### Given material ###
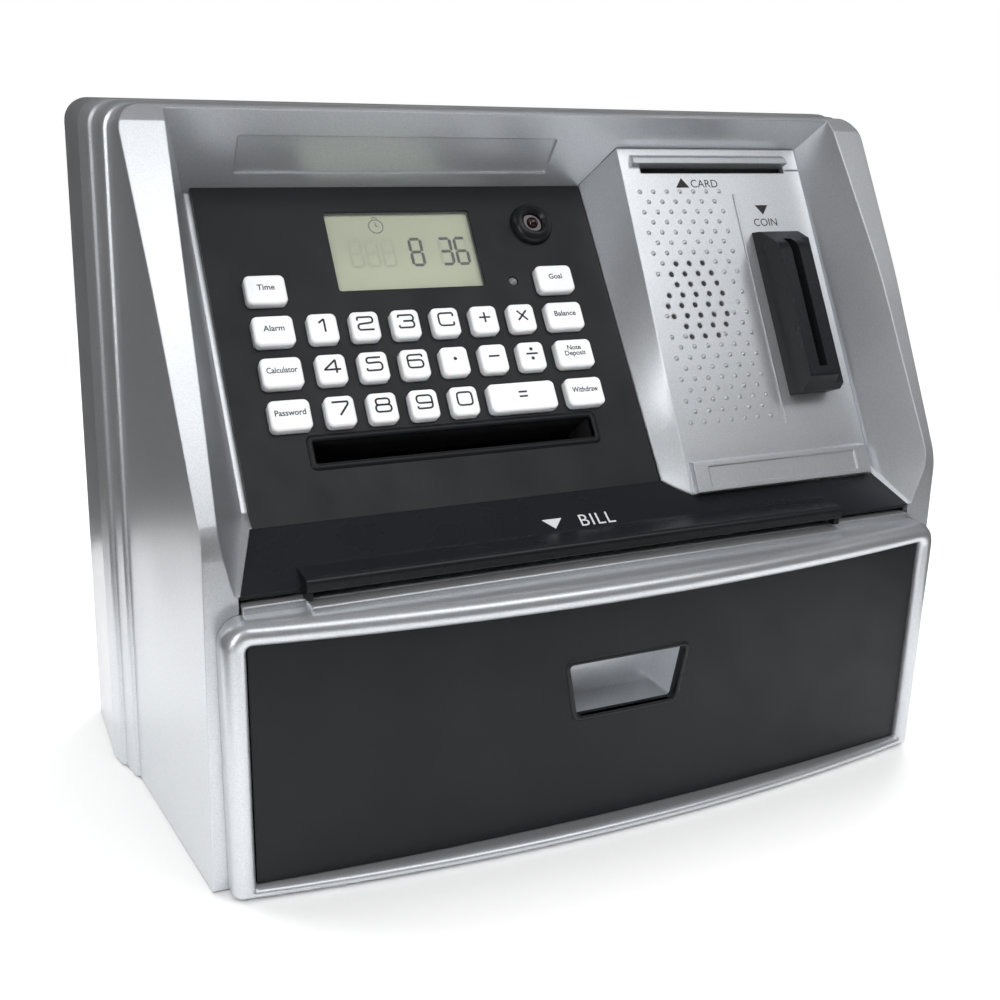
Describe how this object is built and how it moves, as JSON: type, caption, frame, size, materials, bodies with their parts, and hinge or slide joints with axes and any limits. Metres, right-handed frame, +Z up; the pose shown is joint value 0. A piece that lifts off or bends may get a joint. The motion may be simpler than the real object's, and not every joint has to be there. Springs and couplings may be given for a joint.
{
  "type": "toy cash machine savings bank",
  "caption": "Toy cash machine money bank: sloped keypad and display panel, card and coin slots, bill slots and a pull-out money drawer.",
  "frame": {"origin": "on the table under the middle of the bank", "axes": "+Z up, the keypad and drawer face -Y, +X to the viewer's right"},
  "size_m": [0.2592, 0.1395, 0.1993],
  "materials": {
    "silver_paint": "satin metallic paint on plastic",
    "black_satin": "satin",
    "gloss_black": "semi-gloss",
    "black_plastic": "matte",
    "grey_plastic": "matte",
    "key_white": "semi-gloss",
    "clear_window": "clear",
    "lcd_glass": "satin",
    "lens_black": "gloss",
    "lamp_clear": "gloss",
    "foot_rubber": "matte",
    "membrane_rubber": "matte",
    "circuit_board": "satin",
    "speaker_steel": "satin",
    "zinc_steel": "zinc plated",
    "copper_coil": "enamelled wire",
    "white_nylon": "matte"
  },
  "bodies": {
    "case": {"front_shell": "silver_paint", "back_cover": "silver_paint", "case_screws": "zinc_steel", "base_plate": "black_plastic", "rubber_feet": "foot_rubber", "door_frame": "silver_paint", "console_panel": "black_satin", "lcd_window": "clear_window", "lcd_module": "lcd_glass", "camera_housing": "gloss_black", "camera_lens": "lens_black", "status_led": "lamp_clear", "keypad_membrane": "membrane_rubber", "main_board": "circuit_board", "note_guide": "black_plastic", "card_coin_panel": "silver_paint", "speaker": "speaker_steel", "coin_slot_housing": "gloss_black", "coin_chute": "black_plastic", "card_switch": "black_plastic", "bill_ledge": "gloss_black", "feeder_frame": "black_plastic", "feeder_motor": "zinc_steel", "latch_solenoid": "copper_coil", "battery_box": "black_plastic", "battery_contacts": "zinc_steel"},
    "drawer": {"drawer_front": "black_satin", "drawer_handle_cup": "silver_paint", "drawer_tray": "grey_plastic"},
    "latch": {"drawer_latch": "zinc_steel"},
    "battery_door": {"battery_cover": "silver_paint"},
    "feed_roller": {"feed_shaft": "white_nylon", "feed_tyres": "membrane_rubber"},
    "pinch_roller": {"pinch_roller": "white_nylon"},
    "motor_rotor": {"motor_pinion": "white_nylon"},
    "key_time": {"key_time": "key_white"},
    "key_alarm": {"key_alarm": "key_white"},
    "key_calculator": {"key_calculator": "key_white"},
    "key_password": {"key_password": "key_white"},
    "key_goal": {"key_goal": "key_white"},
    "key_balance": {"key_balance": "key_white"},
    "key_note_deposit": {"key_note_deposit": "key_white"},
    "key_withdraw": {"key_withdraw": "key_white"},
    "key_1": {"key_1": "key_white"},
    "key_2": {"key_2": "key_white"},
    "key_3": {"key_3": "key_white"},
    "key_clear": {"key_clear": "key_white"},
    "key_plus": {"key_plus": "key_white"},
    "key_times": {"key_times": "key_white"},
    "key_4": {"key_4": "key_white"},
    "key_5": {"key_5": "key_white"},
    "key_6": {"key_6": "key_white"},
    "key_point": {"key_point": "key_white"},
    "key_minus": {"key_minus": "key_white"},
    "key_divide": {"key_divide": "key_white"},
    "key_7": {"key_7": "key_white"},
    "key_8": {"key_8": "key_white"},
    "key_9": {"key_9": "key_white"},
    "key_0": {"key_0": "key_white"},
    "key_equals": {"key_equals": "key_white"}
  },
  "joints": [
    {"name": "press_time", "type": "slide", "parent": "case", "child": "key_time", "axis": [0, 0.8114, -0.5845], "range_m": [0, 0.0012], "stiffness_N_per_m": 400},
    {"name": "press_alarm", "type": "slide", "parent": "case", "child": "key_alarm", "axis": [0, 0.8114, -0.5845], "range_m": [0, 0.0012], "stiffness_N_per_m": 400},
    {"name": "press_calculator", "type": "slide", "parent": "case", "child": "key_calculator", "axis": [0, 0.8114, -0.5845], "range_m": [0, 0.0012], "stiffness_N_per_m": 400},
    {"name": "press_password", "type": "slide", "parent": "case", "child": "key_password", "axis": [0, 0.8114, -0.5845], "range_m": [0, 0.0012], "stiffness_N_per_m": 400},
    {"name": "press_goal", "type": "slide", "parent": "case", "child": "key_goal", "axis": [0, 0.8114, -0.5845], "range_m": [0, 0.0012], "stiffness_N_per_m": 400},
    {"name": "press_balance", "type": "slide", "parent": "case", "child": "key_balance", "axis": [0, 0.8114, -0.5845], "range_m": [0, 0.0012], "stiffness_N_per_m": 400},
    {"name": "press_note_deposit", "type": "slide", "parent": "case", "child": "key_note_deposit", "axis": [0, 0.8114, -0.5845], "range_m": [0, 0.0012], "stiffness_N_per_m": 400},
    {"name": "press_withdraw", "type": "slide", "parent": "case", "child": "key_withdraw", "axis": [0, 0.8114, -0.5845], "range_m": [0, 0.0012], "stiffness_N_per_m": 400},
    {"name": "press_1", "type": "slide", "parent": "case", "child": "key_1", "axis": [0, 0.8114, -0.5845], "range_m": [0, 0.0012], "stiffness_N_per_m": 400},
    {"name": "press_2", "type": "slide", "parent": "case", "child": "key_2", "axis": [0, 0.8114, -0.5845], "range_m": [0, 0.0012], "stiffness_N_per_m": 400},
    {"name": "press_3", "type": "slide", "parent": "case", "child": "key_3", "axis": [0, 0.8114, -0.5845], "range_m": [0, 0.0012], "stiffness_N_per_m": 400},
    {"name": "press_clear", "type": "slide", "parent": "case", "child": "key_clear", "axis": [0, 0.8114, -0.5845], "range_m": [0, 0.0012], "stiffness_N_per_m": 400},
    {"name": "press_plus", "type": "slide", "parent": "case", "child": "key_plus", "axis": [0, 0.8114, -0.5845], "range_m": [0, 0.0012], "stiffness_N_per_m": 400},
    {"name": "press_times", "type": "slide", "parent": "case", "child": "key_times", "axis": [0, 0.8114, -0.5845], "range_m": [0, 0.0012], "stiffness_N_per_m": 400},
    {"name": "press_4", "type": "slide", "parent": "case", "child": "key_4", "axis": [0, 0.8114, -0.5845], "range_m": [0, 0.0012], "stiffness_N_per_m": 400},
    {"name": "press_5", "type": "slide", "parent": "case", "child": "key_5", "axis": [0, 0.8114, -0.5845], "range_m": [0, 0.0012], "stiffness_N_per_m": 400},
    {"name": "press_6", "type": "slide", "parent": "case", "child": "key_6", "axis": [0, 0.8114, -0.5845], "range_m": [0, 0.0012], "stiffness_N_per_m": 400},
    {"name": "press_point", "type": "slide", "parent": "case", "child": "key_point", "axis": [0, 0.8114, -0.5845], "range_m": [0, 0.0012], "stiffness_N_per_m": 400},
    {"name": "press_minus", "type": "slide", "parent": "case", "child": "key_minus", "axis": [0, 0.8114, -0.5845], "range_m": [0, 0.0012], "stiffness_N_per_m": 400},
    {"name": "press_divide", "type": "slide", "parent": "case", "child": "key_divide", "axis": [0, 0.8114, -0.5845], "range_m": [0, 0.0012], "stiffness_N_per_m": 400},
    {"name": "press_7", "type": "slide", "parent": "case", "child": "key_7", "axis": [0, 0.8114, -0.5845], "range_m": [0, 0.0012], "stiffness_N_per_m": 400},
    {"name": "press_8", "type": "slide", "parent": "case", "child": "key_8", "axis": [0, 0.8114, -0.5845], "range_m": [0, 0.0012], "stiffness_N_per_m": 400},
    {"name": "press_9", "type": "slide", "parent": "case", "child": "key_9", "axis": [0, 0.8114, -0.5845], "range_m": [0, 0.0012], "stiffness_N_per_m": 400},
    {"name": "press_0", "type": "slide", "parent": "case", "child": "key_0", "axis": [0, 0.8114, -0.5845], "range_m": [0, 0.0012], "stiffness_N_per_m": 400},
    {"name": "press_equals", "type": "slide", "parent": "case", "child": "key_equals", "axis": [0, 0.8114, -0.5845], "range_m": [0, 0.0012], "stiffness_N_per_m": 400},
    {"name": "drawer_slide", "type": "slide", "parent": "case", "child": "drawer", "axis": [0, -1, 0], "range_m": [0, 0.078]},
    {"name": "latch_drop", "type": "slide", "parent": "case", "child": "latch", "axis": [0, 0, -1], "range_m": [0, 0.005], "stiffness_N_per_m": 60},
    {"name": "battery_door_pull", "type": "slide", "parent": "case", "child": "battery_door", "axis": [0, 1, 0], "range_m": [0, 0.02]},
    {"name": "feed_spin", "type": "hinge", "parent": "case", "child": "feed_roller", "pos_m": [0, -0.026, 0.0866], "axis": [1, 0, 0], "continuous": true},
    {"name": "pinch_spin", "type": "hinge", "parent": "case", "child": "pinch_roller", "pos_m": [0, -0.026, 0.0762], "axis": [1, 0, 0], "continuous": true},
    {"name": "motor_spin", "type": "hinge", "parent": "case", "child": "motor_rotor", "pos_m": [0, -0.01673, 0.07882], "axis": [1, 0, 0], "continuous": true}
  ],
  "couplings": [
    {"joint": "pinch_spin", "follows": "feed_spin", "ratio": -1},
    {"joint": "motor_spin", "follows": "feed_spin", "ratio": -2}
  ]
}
###
-- Problem details --
Isolate the lines that hold the word "bodies" and copy all of them.

-- Task result --
Describe how this object is built and how it moves, as JSON: type, caption, frame, size, materials, bodies with their parts, and hinge or slide joints with axes and any limits. Metres, right-handed frame, +Z up; the pose shown is joint value 0. A piece that lifts off or bends may get a joint. The motion may be simpler than the real object's, and not every joint has to be there. Springs and couplings may be given for a joint.
  "bodies": {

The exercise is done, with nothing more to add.